Task instructions: Return, exactly as written, the run of lines that begins at the line containing "bpy.context.scene.collection.objects.link(empty)" and ends at the line containing "return x * x * (3 - 2 * x)". Nothing outside that run belongs in the answer.

Information supplied:
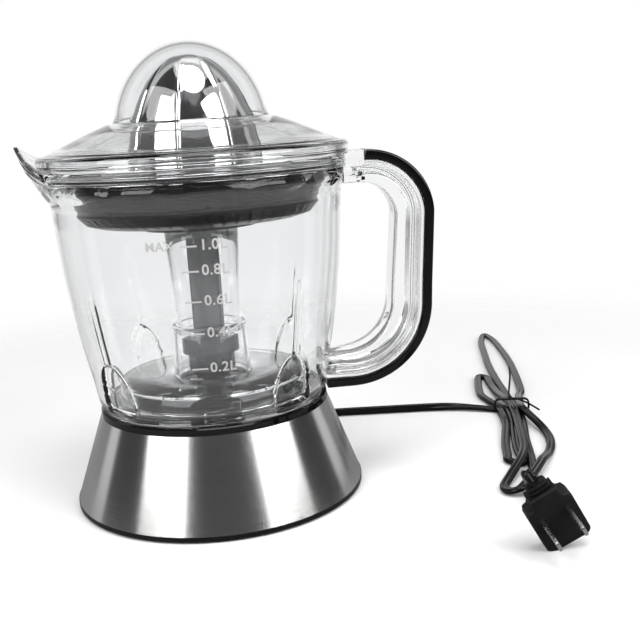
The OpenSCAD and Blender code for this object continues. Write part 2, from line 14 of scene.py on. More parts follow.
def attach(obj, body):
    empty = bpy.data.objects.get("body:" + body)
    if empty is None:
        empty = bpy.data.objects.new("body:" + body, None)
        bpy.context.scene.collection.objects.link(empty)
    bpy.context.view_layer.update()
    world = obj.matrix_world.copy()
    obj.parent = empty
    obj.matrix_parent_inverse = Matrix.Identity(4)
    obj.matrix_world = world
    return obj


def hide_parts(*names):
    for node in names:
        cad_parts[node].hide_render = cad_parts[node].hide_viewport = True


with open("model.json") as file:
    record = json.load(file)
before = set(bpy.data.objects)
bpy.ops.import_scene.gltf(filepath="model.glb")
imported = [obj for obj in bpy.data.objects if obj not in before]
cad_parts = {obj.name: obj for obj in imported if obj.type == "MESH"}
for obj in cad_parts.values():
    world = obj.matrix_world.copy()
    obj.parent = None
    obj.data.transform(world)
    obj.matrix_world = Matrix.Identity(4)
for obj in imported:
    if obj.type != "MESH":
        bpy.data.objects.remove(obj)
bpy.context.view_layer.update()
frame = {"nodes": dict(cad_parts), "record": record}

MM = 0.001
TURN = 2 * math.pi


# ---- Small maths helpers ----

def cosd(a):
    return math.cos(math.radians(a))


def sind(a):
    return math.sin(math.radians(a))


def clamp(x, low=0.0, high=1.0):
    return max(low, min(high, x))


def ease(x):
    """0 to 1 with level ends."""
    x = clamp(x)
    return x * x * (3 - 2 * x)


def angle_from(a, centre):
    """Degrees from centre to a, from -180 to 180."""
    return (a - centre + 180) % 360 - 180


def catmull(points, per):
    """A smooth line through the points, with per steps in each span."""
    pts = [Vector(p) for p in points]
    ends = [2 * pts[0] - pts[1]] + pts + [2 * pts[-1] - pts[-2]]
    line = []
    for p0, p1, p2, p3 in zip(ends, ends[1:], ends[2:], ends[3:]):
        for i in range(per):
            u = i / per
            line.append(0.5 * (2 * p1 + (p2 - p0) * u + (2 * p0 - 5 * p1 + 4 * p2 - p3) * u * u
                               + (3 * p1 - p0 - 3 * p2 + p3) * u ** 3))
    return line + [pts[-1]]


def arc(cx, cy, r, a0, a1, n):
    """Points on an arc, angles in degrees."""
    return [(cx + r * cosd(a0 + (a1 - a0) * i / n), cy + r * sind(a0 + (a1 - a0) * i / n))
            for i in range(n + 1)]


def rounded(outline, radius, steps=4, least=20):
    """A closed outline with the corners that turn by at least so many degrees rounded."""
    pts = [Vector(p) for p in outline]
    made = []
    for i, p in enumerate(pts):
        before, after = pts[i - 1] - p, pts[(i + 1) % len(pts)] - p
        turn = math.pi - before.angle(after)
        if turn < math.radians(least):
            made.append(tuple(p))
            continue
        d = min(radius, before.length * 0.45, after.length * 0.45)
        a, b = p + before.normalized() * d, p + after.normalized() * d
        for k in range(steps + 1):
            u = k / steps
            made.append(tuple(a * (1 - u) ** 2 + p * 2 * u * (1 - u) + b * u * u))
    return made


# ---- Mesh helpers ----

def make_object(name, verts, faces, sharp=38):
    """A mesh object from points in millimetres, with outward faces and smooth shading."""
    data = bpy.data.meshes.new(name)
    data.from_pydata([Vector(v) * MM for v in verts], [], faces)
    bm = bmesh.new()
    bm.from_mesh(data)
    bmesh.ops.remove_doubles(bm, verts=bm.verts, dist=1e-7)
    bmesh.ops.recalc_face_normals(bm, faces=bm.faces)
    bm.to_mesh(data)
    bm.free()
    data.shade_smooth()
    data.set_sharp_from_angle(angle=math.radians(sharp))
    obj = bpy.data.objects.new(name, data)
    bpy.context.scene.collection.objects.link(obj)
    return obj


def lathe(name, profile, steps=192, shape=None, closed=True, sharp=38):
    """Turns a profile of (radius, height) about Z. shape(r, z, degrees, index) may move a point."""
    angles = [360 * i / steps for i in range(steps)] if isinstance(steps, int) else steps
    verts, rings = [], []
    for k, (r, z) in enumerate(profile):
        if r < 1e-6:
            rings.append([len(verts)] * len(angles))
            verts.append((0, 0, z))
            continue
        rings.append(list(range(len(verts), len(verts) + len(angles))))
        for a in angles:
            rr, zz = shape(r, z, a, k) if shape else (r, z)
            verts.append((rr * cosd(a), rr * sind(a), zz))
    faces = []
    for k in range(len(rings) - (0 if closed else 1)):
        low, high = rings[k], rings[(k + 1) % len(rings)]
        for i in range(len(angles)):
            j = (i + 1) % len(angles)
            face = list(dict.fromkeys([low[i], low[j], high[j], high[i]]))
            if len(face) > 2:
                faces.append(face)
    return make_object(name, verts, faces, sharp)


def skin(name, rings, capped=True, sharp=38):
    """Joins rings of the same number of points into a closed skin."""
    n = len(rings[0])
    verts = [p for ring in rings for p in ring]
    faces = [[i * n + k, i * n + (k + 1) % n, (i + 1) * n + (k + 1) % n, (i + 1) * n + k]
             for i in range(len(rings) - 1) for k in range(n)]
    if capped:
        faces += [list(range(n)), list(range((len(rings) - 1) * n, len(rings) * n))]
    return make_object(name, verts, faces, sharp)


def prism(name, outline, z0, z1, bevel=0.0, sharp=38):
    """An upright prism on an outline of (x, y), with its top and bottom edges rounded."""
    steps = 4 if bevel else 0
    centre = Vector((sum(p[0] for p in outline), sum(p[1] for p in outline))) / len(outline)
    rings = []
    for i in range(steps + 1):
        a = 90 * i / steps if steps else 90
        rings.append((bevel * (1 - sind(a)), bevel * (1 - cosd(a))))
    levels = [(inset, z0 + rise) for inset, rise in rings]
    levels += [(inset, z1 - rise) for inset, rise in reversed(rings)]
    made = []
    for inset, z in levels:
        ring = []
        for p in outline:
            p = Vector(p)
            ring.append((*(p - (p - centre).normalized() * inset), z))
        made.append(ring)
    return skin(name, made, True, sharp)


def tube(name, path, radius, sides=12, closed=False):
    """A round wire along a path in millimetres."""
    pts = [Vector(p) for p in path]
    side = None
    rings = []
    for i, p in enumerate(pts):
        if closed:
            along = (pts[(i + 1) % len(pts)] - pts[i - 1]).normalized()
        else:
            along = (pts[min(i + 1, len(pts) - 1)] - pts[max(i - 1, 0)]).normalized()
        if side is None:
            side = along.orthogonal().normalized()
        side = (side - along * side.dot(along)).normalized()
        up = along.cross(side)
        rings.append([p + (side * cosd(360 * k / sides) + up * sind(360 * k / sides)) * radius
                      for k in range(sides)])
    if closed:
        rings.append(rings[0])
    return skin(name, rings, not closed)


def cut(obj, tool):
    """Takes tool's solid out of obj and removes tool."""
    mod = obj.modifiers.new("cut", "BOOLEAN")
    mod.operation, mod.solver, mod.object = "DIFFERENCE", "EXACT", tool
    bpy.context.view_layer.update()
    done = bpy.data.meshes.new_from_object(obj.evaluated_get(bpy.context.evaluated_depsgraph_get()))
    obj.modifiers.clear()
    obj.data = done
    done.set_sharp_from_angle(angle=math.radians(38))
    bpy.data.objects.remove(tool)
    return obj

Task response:
        bpy.context.scene.collection.objects.link(empty)
    bpy.context.view_layer.update()
    world = obj.matrix_world.copy()
    obj.parent = empty
    obj.matrix_parent_inverse = Matrix.Identity(4)
    obj.matrix_world = world
    return obj


def hide_parts(*names):
    for node in names:
        cad_parts[node].hide_render = cad_parts[node].hide_viewport = True


with open("model.json") as file:
    record = json.load(file)
before = set(bpy.data.objects)
bpy.ops.import_scene.gltf(filepath="model.glb")
imported = [obj for obj in bpy.data.objects if obj not in before]
cad_parts = {obj.name: obj for obj in imported if obj.type == "MESH"}
for obj in cad_parts.values():
    world = obj.matrix_world.copy()
    obj.parent = None
    obj.data.transform(world)
    obj.matrix_world = Matrix.Identity(4)
for obj in imported:
    if obj.type != "MESH":
        bpy.data.objects.remove(obj)
bpy.context.view_layer.update()
frame = {"nodes": dict(cad_parts), "record": record}

MM = 0.001
TURN = 2 * math.pi


# ---- Small maths helpers ----

def cosd(a):
    return math.cos(math.radians(a))


def sind(a):
    return math.sin(math.radians(a))


def clamp(x, low=0.0, high=1.0):
    return max(low, min(high, x))


def ease(x):
    """0 to 1 with level ends."""
    x = clamp(x)
    return x * x * (3 - 2 * x)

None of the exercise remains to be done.